Repeat, please, only the lines from the top of the data down to the line with "return finish, shader"; include both of those lines.
>> Begin Data
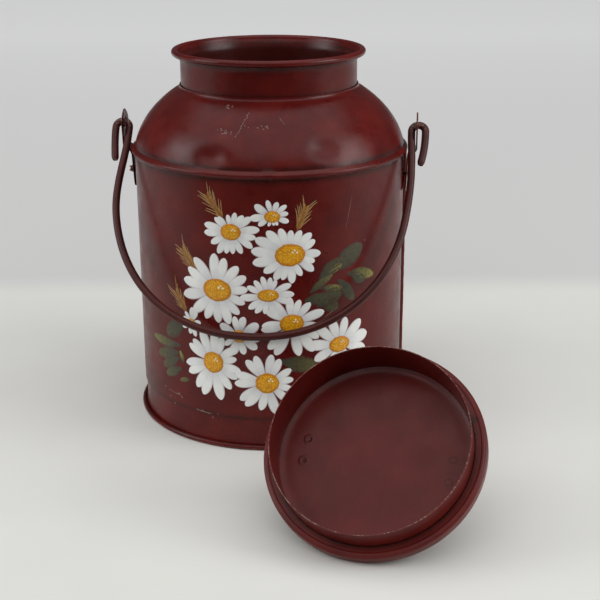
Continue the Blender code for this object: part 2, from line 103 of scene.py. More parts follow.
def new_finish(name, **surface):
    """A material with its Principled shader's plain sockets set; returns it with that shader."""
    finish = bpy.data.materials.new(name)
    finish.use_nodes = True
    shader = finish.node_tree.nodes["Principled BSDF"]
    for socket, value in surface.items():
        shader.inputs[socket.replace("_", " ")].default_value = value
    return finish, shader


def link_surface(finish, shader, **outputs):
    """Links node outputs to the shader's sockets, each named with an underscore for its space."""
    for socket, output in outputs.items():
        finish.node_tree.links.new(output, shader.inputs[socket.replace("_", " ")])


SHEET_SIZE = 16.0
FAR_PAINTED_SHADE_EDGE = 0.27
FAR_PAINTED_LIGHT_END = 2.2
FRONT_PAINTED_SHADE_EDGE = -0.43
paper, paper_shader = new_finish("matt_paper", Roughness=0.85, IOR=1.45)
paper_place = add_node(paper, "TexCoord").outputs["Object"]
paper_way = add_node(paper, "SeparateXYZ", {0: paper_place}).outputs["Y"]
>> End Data
■ **Reply**:
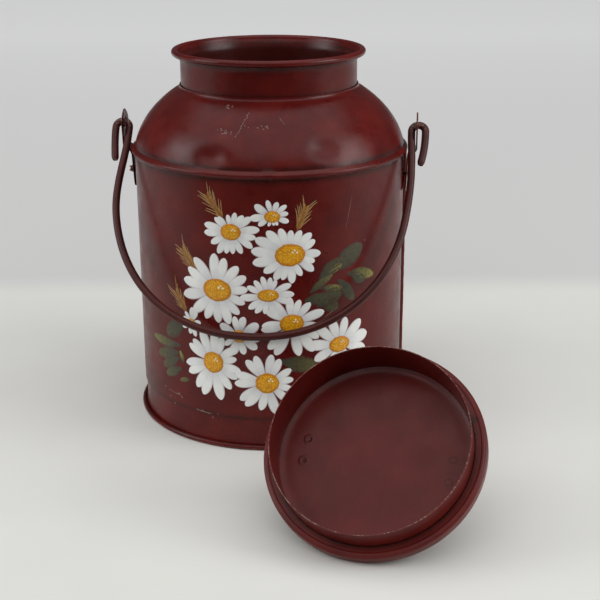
Continue the Blender code for this object: part 2, from line 103 of scene.py. More parts follow.
def new_finish(name, **surface):
    """A material with its Principled shader's plain sockets set; returns it with that shader."""
    finish = bpy.data.materials.new(name)
    finish.use_nodes = True
    shader = finish.node_tree.nodes["Principled BSDF"]
    for socket, value in surface.items():
        shader.inputs[socket.replace("_", " ")].default_value = value
    return finish, shader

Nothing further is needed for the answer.